◆ **DATA SUPPLIED**
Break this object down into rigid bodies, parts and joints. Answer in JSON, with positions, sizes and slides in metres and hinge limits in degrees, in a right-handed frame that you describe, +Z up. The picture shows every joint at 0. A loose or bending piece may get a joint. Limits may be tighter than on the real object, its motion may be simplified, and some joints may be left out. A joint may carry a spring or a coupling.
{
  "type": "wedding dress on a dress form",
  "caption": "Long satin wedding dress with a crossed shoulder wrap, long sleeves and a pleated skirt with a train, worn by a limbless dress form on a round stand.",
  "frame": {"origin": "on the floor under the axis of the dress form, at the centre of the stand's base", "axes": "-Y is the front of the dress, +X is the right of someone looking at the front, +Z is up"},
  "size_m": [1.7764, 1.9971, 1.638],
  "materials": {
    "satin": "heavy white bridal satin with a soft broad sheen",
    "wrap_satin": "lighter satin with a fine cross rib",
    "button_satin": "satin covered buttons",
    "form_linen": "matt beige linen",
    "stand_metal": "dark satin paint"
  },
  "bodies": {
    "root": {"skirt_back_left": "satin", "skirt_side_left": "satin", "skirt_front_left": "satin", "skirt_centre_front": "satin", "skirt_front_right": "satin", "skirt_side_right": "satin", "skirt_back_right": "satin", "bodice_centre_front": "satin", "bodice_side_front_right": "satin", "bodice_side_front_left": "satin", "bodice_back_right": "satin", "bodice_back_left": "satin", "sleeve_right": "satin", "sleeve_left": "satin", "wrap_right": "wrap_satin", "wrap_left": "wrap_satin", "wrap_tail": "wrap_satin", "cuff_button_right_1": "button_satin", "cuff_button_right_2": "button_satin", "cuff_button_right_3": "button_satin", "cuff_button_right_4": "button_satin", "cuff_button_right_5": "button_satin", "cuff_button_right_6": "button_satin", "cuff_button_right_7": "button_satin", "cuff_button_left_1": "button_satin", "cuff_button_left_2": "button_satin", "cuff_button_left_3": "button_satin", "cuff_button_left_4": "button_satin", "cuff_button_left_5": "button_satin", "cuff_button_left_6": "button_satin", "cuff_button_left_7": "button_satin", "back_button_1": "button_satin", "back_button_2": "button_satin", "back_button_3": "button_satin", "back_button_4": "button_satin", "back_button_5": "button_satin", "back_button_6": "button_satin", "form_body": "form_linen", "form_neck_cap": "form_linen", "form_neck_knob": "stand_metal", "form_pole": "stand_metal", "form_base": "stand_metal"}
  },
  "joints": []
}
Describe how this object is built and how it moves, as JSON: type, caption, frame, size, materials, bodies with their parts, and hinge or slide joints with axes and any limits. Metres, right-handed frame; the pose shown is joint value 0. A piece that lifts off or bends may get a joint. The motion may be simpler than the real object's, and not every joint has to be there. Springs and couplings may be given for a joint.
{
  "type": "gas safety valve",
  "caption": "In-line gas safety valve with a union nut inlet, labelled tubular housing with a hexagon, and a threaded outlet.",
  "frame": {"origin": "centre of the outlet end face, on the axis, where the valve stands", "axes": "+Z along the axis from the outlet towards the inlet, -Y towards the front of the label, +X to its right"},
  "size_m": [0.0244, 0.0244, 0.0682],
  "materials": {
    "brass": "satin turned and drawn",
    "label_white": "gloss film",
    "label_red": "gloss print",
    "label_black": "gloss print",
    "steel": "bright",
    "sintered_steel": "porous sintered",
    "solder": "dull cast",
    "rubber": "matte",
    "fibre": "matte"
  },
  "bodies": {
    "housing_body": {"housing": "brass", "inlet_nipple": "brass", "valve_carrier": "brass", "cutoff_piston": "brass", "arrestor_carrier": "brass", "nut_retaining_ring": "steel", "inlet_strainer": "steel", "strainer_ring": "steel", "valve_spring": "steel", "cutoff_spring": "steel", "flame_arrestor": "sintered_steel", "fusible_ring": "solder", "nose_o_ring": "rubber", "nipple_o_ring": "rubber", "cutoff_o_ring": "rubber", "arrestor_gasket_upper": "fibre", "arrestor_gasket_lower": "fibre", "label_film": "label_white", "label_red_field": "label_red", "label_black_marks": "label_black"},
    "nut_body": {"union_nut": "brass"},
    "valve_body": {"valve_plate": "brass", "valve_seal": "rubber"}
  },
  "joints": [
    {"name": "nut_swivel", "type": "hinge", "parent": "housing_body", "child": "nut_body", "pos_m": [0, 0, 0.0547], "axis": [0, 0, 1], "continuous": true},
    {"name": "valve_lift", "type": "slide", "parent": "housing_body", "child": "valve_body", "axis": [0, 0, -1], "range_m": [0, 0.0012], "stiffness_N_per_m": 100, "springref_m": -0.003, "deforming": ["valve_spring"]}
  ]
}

◆ **EXERCISE INSTRUCTIONS**
Extract every line above exactly as it stands.

◆ **CORRECT ANSWER**
Break this object down into rigid bodies, parts and joints. Answer in JSON, with positions, sizes and slides in metres and hinge limits in degrees, in a right-handed frame that you describe, +Z up. The picture shows every joint at 0. A loose or bending piece may get a joint. Limits may be tighter than on the real object, its motion may be simplified, and some joints may be left out. A joint may carry a spring or a coupling.
{
  "type": "wedding dress on a dress form",
  "caption": "Long satin wedding dress with a crossed shoulder wrap, long sleeves and a pleated skirt with a train, worn by a limbless dress form on a round stand.",
  "frame": {"origin": "on the floor under the axis of the dress form, at the centre of the stand's base", "axes": "-Y is the front of the dress, +X is the right of someone looking at the front, +Z is up"},
  "size_m": [1.7764, 1.9971, 1.638],
  "materials": {
    "satin": "heavy white bridal satin with a soft broad sheen",
    "wrap_satin": "lighter satin with a fine cross rib",
    "button_satin": "satin covered buttons",
    "form_linen": "matt beige linen",
    "stand_metal": "dark satin paint"
  },
  "bodies": {
    "root": {"skirt_back_left": "satin", "skirt_side_left": "satin", "skirt_front_left": "satin", "skirt_centre_front": "satin", "skirt_front_right": "satin", "skirt_side_right": "satin", "skirt_back_right": "satin", "bodice_centre_front": "satin", "bodice_side_front_right": "satin", "bodice_side_front_left": "satin", "bodice_back_right": "satin", "bodice_back_left": "satin", "sleeve_right": "satin", "sleeve_left": "satin", "wrap_right": "wrap_satin", "wrap_left": "wrap_satin", "wrap_tail": "wrap_satin", "cuff_button_right_1": "button_satin", "cuff_button_right_2": "button_satin", "cuff_button_right_3": "button_satin", "cuff_button_right_4": "button_satin", "cuff_button_right_5": "button_satin", "cuff_button_right_6": "button_satin", "cuff_button_right_7": "button_satin", "cuff_button_left_1": "button_satin", "cuff_button_left_2": "button_satin", "cuff_button_left_3": "button_satin", "cuff_button_left_4": "button_satin", "cuff_button_left_5": "button_satin", "cuff_button_left_6": "button_satin", "cuff_button_left_7": "button_satin", "back_button_1": "button_satin", "back_button_2": "button_satin", "back_button_3": "button_satin", "back_button_4": "button_satin", "back_button_5": "button_satin", "back_button_6": "button_satin", "form_body": "form_linen", "form_neck_cap": "form_linen", "form_neck_knob": "stand_metal", "form_pole": "stand_metal", "form_base": "stand_metal"}
  },
  "joints": []
}
Describe how this object is built and how it moves, as JSON: type, caption, frame, size, materials, bodies with their parts, and hinge or slide joints with axes and any limits. Metres, right-handed frame; the pose shown is joint value 0. A piece that lifts off or bends may get a joint. The motion may be simpler than the real object's, and not every joint has to be there. Springs and couplings may be given for a joint.
{
  "type": "gas safety valve",
  "caption": "In-line gas safety valve with a union nut inlet, labelled tubular housing with a hexagon, and a threaded outlet.",
  "frame": {"origin": "centre of the outlet end face, on the axis, where the valve stands", "axes": "+Z along the axis from the outlet towards the inlet, -Y towards the front of the label, +X to its right"},
  "size_m": [0.0244, 0.0244, 0.0682],
  "materials": {
    "brass": "satin turned and drawn",
    "label_white": "gloss film",
    "label_red": "gloss print",
    "label_black": "gloss print",
    "steel": "bright",
    "sintered_steel": "porous sintered",
    "solder": "dull cast",
    "rubber": "matte",
    "fibre": "matte"
  },
  "bodies": {
    "housing_body": {"housing": "brass", "inlet_nipple": "brass", "valve_carrier": "brass", "cutoff_piston": "brass", "arrestor_carrier": "brass", "nut_retaining_ring": "steel", "inlet_strainer": "steel", "strainer_ring": "steel", "valve_spring": "steel", "cutoff_spring": "steel", "flame_arrestor": "sintered_steel", "fusible_ring": "solder", "nose_o_ring": "rubber", "nipple_o_ring": "rubber", "cutoff_o_ring": "rubber", "arrestor_gasket_upper": "fibre", "arrestor_gasket_lower": "fibre", "label_film": "label_white", "label_red_field": "label_red", "label_black_marks": "label_black"},
    "nut_body": {"union_nut": "brass"},
    "valve_body": {"valve_plate": "brass", "valve_seal": "rubber"}
  },
  "joints": [
    {"name": "nut_swivel", "type": "hinge", "parent": "housing_body", "child": "nut_body", "pos_m": [0, 0, 0.0547], "axis": [0, 0, 1], "continuous": true},
    {"name": "valve_lift", "type": "slide", "parent": "housing_body", "child": "valve_body", "axis": [0, 0, -1], "range_m": [0, 0.0012], "stiffness_N_per_m": 100, "springref_m": -0.003, "deforming": ["valve_spring"]}
  ]
}